Une amitié dont la sincérité et la force ne sont pas douteuses, est celle que madame de Sévigné avait pour le cardinal de Retz. Nous avons dit comment cette liaison s’était formée par la parenté du marquis de Sévigné et de Retz, et par les attachements de parti, qui engagèrent tous les Sévigné dans la Fronde.
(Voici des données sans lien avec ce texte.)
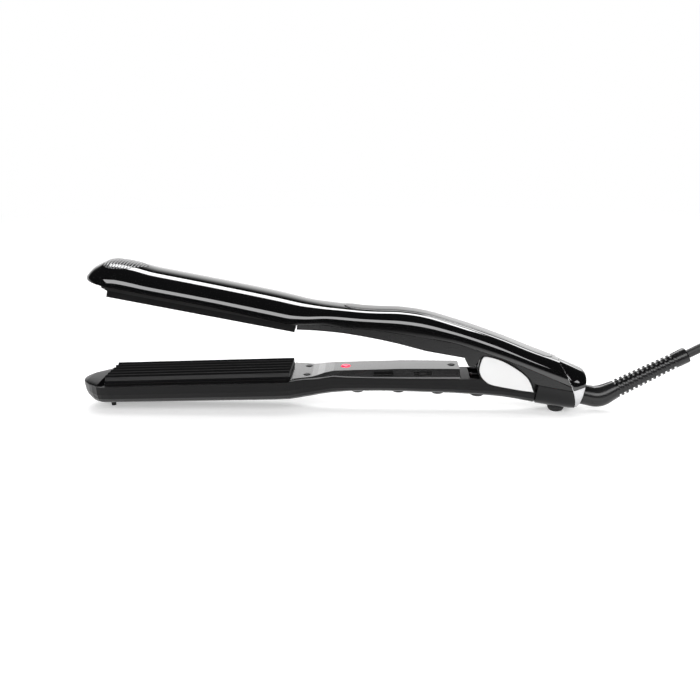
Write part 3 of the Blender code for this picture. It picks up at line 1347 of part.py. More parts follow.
def make_front_foot(arm, cover):
    x = place("nose", FRONT_FOOT_SHARE)
    floor = LOWER_BELLY(x)
    rows = ((FRONT_FOOT_SEAT, FRONT_FOOT_RADIUS), (-HINGE_HEIGHT, FRONT_FOOT_RADIUS))
    foot = turned_solid("front_foot", (x, 0.0, floor), (0, 0, 1), rows, arm, (BLACK, 0.7), sides=12)
    stand_on_floor(foot, LOWER_TILT)
    cut(cover, turned_solid("front_foot_hole", (x, 0.0, floor), (0, 0, 1), (
        (-OVERRUN, FRONT_FOOT_RADIUS + GAP), (FRONT_FOOT_SEAT + GAP, FRONT_FOOT_RADIUS + GAP)),
        arm, SATIN, sides=12))


# Jaw spring between the lower cover's floor and the upper frame's bridge
SPRING_X = -0.0158
SPRING_RADIUS = 0.0038
SPRING_WIRE = 0.00055
SPRING_TURNS = 5
SPRING_POINTS = 8
SPRING_FOOT_GAP = 0.0004


def make_jaw_spring():
    x, low = turned(SPRING_X, LOWER_BELLY(SPRING_X) + COVER_WALL, LOWER_TILT)
    high = turned(SPRING_X, BRIDGE_LOW, UPPER_TILT)[1]
    tilt_drop = (SPRING_RADIUS + SPRING_WIRE) * math.sin(UPPER_TILT)
    low += SPRING_WIRE + SPRING_FOOT_GAP
    high -= SPRING_WIRE + GAP + tilt_drop
    points = []
    steps = SPRING_TURNS * SPRING_POINTS
    for i in range(steps + 1):
        angle = 2 * math.pi * i / SPRING_POINTS
        rise = low + (high - low) * i / steps
        points.append((HINGE_X + x + SPRING_RADIUS * math.cos(angle), SPRING_RADIUS * math.sin(angle),
                       HINGE_HEIGHT + rise))
    wire_curve("jaw_spring", points, SPRING_WIRE, None, (STEEL, 0.3, 1.0), 1)


# Cord: a free stretch over to the hank, the hank, and a short lead to the plug
CORD_DIAMETER = 0.0052
CORD_RUN_POINTS = (
    (0.1772, 0.0, 0.03515), (0.1875, -0.0001, 0.0407), (0.1985, -0.0006, 0.0458),
    (0.2100, -0.0020, 0.0488), (0.2220, -0.0048, 0.0493), (0.2340, -0.0087, 0.0475),
    (0.2460, -0.0130, 0.0437), (0.2580, -0.0171, 0.0384), (0.2700, -0.0205, 0.0325),
    (0.2810, -0.0230, 0.0271), (0.2890, -0.0248, 0.0232), (0.2942, -0.0253, 0.0206),
    (0.2995, -0.0254, 0.0202),
)
CORD_LEAD_POINTS = (
    (0.29965, 0.0224, 0.00268), (0.2940, 0.0223, 0.00268), (0.2870, 0.0206, 0.00270),
    (0.2810, 0.0176, 0.00310), (0.2755, 0.0149, 0.00450), (0.2705, 0.0135, 0.00620),
    (0.2660, 0.0132, 0.00670),
)
HANK_CENTRE_X = 0.3395
HANK_RUN = 0.0790
HANK_INNER_RADIUS = 0.0156
HANK_STEP = 0.00595
HANK_LAYER = 0.0058
HANK_WAIST = 0.0080
HANK_LIFT = 0.00135
HANK_POINTS = 24
HANK_SIDES = 6
HANK_TURNS_SHARES = (-0.143, 1.5, 3.0, 4.5, 5.643)
HANK_CLIMB_SHARE = 0.125
HANK_SETTLE_SHARE = 0.12
HANK_REST_SHARE = 0.4
HANK_END_LEVEL = 0.0022
CORD_LOOK = (DARK, 0.6)


def hank_point(u):
    """Place of the cord after u turns: a drawn-in racetrack, spiralling and stepping down."""
    marks = HANK_TURNS_SHARES
    inward = u <= marks[1] or marks[2] < u <= marks[3]
    nearest = marks[1] if u <= marks[2] else marks[3]
    radius = HANK_INNER_RADIUS + abs(u - nearest) * HANK_STEP
    if inward and u > marks[2]:
        radius = HANK_INNER_RADIUS + (marks[3] - u) * HANK_STEP
    level = HANK_REST_SHARE * CORD_DIAMETER + 3 * HANK_LAYER
    for mark in marks[1:4]:
        share = min(max((u - mark) / HANK_CLIMB_SHARE / 2 + 0.5, 0.0), 1.0)
        level -= HANK_LAYER * share * share * (3 - 2 * share)
    final = min(max((u - marks[4]) / HANK_SETTLE_SHARE + 1, 0.0), 1.0)
    level += (HANK_END_LEVEL - HANK_REST_SHARE * CORD_DIAMETER) * final
    turn = u % 1.0
    quarter = -HANK_TURNS_SHARES[0]
    bend = 0.5 - 2 * quarter
    half_run = HANK_RUN / 2
    if turn < quarter or turn >= 1 - quarter:
        along = (turn if turn < quarter else turn - 1) / quarter
        x, y = along * half_run, -radius
    elif turn < quarter + bend:
        angle = math.pi * ((turn - quarter) / bend - 0.5)
        x, y = half_run + radius * math.cos(angle), radius * math.sin(angle)
        along = 1.0
    elif turn < 0.5 + quarter:
        along = (0.5 - turn) / quarter
        x, y = along * half_run, radius
    else:
        angle = math.pi * ((turn - 0.5 - quarter) / bend + 0.5)
        x, y = -half_run + radius * math.cos(angle), radius * math.sin(angle)
        along = 1.0
    drawn = math.cos(math.pi * along / 2) ** 2
    y -= math.copysign(HANK_WAIST * drawn, y)
    return Vector((HANK_CENTRE_X + x, y, level + HANK_LIFT * drawn))


def make_hank():
    marks = HANK_TURNS_SHARES
    count = int(round((marks[4] - marks[0]) * HANK_POINTS))
    points = [hank_point(marks[0] + (marks[4] - marks[0]) * i / count) for i in range(count + 1)]
    least = min(
        (points[i] - points[j]).length
        for i in range(count) for j in range(i + HANK_POINTS // 2, count)
    )
    length = sum((b - a).length for a, b in zip(points, points[1:]))
    print("hank: least gap to itself %.2f mm, length %.3f m"
          % (1000 * (least - CORD_DIAMETER), length))
    rings = []
    radius = CORD_DIAMETER / 2
    for i, point in enumerate(points):
        before, after = points[max(i - 1, 0)], points[min(i + 1, count)]
        along = (after - before).normalized()
        if i in (0, count):
            along = Vector((round(along.x), 0.0, 0.0))
        side = Vector((along.y, -along.x, 0.0)).normalized()
        up = side.cross(along)
        ring = []
        for k in range(HANK_SIDES):
            angle = 2 * math.pi * (k + 0.5) / HANK_SIDES + math.pi / HANK_SIDES
            corner = point + (side * math.cos(angle) + up * math.sin(angle)) * radius
            corner.z = max(corner.z, 0.0)
            ring.append(corner)
        rings.append(ring)
    loft("cord_hank", rings, None, CORD_LOOK)


# Tie round the hank's waist
TIE_HALF_WIDTH = 0.0040
TIE_THICKNESS = 0.0008
TIE_CORNER = 0.0030
TIE_SLACK = 0.0009


def rounded_outline(half, low, high, corner, steps=3):
    points = []
    corners = ((half - corner, low + corner, -90), (half - corner, high - corner, 0),
               (-half + corner, high - corner, 90), (-half + corner, low + corner, 180))
    for y, z, start in corners:
        for i in range(steps + 1):
            angle = math.radians(start + 90 * i / steps)
            points.append((y + corner * math.cos(angle), z + corner * math.sin(angle)))
    return points


def make_tie():
    radius = CORD_DIAMETER / 2
    widest = HANK_INNER_RADIUS + HANK_STEP * (HANK_TURNS_SHARES[2] - HANK_TURNS_SHARES[1])
    half = widest - HANK_WAIST + radius + TIE_SLACK
    top = HANK_REST_SHARE * CORD_DIAMETER + 3 * HANK_LAYER + HANK_LIFT + radius + GAP
    inner = rounded_outline(half, TIE_THICKNESS, top, TIE_CORNER)
    outer = rounded_outline(half + TIE_THICKNESS, 0.0, top + TIE_THICKNESS,
                            TIE_CORNER + TIE_THICKNESS)
    runs = ([], [])
    for x in (HANK_CENTRE_X - TIE_HALF_WIDTH, HANK_CENTRE_X + TIE_HALF_WIDTH):
        runs[0].append([(x, y, z) for y, z in outer])
        runs[1].append([(x, y, z) for y, z in inner])
    shell("hank_tie", runs[0], runs[1], None, (BLACK, 0.6), closed=True)


# Two-pin plug, lying flat
PLUG_CENTRE_Y = 0.0132
PLUG_FACE_X = 0.2176
PLUG_LENGTH = 0.0350
PLUG_HALF_WIDTH = 0.0128
PLUG_HEIGHT = 0.0137
PLUG_RELIEF_RADIUS = 0.0040
PLUG_PIN_RADIUS = 0.0020
PLUG_PIN_LENGTH = 0.0190
PLUG_PIN_PITCH = 0.0186
PLUG_CORNER = 0.0050
PLUG_BODY_SHARES = (
    (0.0, 0.8, 0.86), (0.04, 0.92, 0.96), (0.12, 1.0, 1.0), (0.45, 0.96, 1.0), (0.75, 0.72, 0.92),
    (0.92, 0.5, 0.75),
)


def plug_ring(x, half_width, half_height):
    corner = min(PLUG_CORNER, half_height * 0.9, half_width * 0.9)
    middle = PLUG_HEIGHT / 2
    outline = rounded_outline(half_width, middle - half_height, middle + half_height, corner, 2)
    return [(x, PLUG_CENTRE_Y + y, z) for y, z in outline]


def make_plug():
    rings = []
    for along, width, height in PLUG_BODY_SHARES:
        rings.append(plug_ring(PLUG_FACE_X + along * PLUG_LENGTH, width * PLUG_HALF_WIDTH,
                               height * PLUG_HEIGHT / 2))
    for along, radius_share in ((1.0, 1.1), (1.15, 1.0), (1.37, 0.85)):
        radius = PLUG_RELIEF_RADIUS * radius_share
        rings.append(plug_ring(PLUG_FACE_X + along * PLUG_LENGTH, radius, radius))
    loft("plug_body", rings, None, (BLACK, 0.5))
    for number, side in ((1, -1), (2, 1)):
        centre = (PLUG_FACE_X - GAP, PLUG_CENTRE_Y + side * PLUG_PIN_PITCH / 2, PLUG_HEIGHT / 2)
        turned_solid("plug_pin_%d" % number, centre, (-1, 0, 0), (
            (0.0, PLUG_PIN_RADIUS), (PLUG_PIN_LENGTH - PLUG_PIN_RADIUS, PLUG_PIN_RADIUS),
            (PLUG_PIN_LENGTH, PLUG_PIN_RADIUS / 2)), None, (STEEL, 0.25, 1.0), sides=12)


def make_cord():
    radius = CORD_DIAMETER / 2
    wire_curve("cord_run", smooth_open(CORD_RUN_POINTS, 2), radius, None, CORD_LOOK, 2)
    make_hank()
    wire_curve("cord_lead", smooth_open(CORD_LEAD_POINTS, 2), radius, None, CORD_LOOK, 2)
    make_tie()
    make_plug()


def build():
    clear_scene()
    upper = make_arm("upper_arm", UPPER_TILT)
    lower = make_arm("lower_arm", LOWER_TILT)
    cover = make_upper_cover(upper)
    make_inlays(upper, cover)
    make_tip_bumper(upper, cover)
    frame = make_upper_frame(upper)
    make_upper_carrier(upper)
    make_tail_housing(upper, frame)
    make_end_cap(upper)
    make_inner_wiring(upper)
    make_hinge_pin(upper)
    make_boot()
    cover = make_lower_cover(lower)
    panel = make_lower_frame(lower)
    make_lower_carrier(lower)
    make_electronics(lower, panel)
    make_switches(lower, panel)
    make_pads(lower)
    make_front_foot(lower, cover)
    make_plates(upper, lower)
    make_jaw_spring()
    make_cord()
    bpy.context.view_layer.update()


build()
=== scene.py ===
import math

import bmesh
import bpy
from mathutils import Matrix, Vector


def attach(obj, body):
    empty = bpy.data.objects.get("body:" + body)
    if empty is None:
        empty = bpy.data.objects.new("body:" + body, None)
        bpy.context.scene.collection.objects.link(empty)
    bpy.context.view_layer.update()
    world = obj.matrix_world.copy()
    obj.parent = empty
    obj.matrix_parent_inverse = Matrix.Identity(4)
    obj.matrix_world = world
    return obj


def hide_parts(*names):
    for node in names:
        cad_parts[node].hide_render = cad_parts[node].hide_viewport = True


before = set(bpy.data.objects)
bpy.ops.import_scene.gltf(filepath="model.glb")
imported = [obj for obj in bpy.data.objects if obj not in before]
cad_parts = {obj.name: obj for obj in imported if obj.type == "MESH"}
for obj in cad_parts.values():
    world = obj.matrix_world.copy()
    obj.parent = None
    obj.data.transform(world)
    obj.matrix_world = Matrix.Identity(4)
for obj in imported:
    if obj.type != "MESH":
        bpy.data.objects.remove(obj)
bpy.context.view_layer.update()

# Camera
# A product camera a little above the table, half a metre in front of the crimper,
# which lies across the picture with its cord leaving on the right.
LENS_LENGTH = 44.74
SENSOR_WIDTH = 36.0
CAMERA_PLACE = (-0.0036, -0.49455, 0.17489)
CAMERA_PITCH = math.radians(74.3)
CAMERA_TURN = math.radians(1.9)
camera_data = bpy.data.cameras.new("product_camera")
camera_data.lens = LENS_LENGTH
camera_data.sensor_width = SENSOR_WIDTH
camera_data.clip_start = 0.01
camera = bpy.data.objects.new("product_camera", camera_data)
camera.location = CAMERA_PLACE
camera.rotation_euler = (CAMERA_PITCH, 0.0, CAMERA_TURN)
bpy.context.scene.collection.objects.link(camera)
bpy.context.scene.camera = camera
bpy.context.scene.view_settings.view_transform = "Standard"


# Mains cord
# Round two-core cord in soft black PVC, 5.2 mm thick. It arches out of the boot to a
# hank folded in line with the tool, and its short end leads back to the plug.
def skin_group():
    """Shared effect of moulded surfaces: slow mottling, fine grain and faint rub marks."""
    tree = bpy.data.node_groups.new("moulded_skin", "ShaderNodeTree")
    for label, value in (("Mottle Scale", 60.0), ("Grain Scale", 2500.0), ("Rub Scale", 400.0)):
        socket = tree.interface.new_socket(label, in_out="INPUT", socket_type="NodeSocketFloat")
        socket.default_value = value
    for label in ("Mottle", "Grain", "Rub"):
        tree.interface.new_socket(label, in_out="OUTPUT", socket_type="NodeSocketFloat")
    nodes, links = tree.nodes, tree.links
    entry = nodes.new("NodeGroupInput")
    result = nodes.new("NodeGroupOutput")
    place = nodes.new("ShaderNodeTexCoord")
    for label, detail in (("Mottle", 3.0), ("Grain", 1.0)):
        noise = nodes.new("ShaderNodeTexNoise")
        noise.inputs["Detail"].default_value = detail
        links.new(place.outputs["Object"], noise.inputs["Vector"])
        links.new(entry.outputs[label + " Scale"], noise.inputs["Scale"])
        links.new(noise.outputs["Fac"], result.inputs[label])
    stretch = nodes.new("ShaderNodeMapping")
    stretch.inputs["Scale"].default_value = (0.06, 1.0, 1.0)
    rub = nodes.new("ShaderNodeTexNoise")
    rub.inputs["Detail"].default_value = 4.0
    edge = nodes.new("ShaderNodeMapRange")
    edge.inputs["From Min"].default_value = 0.58
    edge.inputs["From Max"].default_value = 0.72
    links.new(place.outputs["Object"], stretch.inputs["Vector"])
    links.new(stretch.outputs["Vector"], rub.inputs["Vector"])
    links.new(entry.outputs["Rub Scale"], rub.inputs["Scale"])
    links.new(rub.outputs["Fac"], edge.inputs["Value"])
    links.new(edge.outputs["Result"], result.inputs["Rub"])
    return tree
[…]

Les grandes qualités personnelles du cardinal, qu’on ne pouvait, a dit Bossuet, ni haïr ni aimer à demi, la hauteur de son âme, qui, si elle n’était pas la vraie grandeur, y ressemblait beaucoup, l’affection qu’il témoigna toujours à madame de Sévigné, celle qu’il ne cessa d’offrir en vain, mais avec persévérance, à madame de Grignan pour elle et pour ses enfants, avaient à la fois séduit une imagination éprise de l’héroïsme romanesque et gagné un cœur reconnaissant. Si madame de Sévigné n’avait fait que l’appeler le héros du bréviaire, par antithèse au héros de la guerre, ce joli mot, dit en plaisantant, et qui a été souvent mal compris, ne devrait certainement pas la faire accuser d’aveugle prévention. Mais il y a, dans beaucoup d’autres passages de ses lettres, des marques plus assurées de son admiration et de son tendre attachement pour le cardinal. Lorsqu’il se retira à Saint-Mihiel, pour y finir dans la pénitence une vie si agitée, madame de Sévigné compare presque l’adieu douloureux qu’elle lui fit à celui qu’elle vient de faire, quelques jours avant, à sa fille[2]. Que pou-

  1. Lettre du 12 octobre 1677.
  2. Lettre à madame de Grignan 19 juin 1675.